One interesting thing though is that like for chemical dependency and counseling whether either employment counseling or rehabilitative counseling or whatever it looks like they’ll still get paid that minimum wage provided they’re doing their 40 hours in these counseling programs, which is cool.

**Questioner:** Oh, is that right? Funny. I think a lot of people make use of that. But it does sound like in those counties the people that want these benefits, unemployment benefits or whatever or food stamps and the aid to families with dependent children, whatever that’s administered. If they don’t take the job, they don’t get nothing. So, it does cut off the that part of it unless they want to work.

**Pastor Tuuri:** So, so you believe long term we’re going to see people not getting on welfare if they refuse to work. You believe that?

**Questioner:** This is a pilot program for 3 years and afterwards they’ll reevaluate it and see it’s not supposed to use any more personnel, any more money or anything. They’re just going to well different.
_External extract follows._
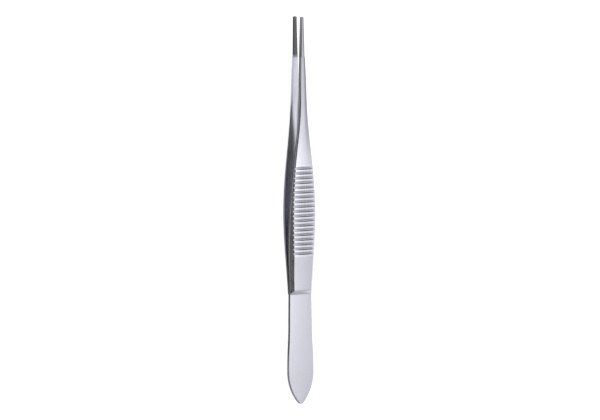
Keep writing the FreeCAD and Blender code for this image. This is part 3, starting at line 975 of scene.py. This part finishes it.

It’s a good point that we probably won’t see that happen, but that’s what the initiative is in to do and you know that’s kind of what you’re voting on is what it intends to do.

**Questioner:** You know it seems like it has a positive direction to it even though it’s still statism in operation.

**Pastor Tuuri:** Well I think same with measure 11. We have some real reservations about actually participating in it ourselves. But yeah there like Richard was telling me at least it knocks the props out a little bit right in the right direction. But it still makes me nervous to think that people just directly and openly lately, you know, working for the state like that.

**Questioner:** If not enough employers want the people that apply for this, then the government has to use it in civil service positions. Go pick up highway garbage. I don’t know what.

**Pastor Tuuri:** Right. Right. Right. Yeah. There you go.

**Pastor Tuuri:** Okay. Any other questions or comments? No. Okay. Well, let’s go on downstairs and eat.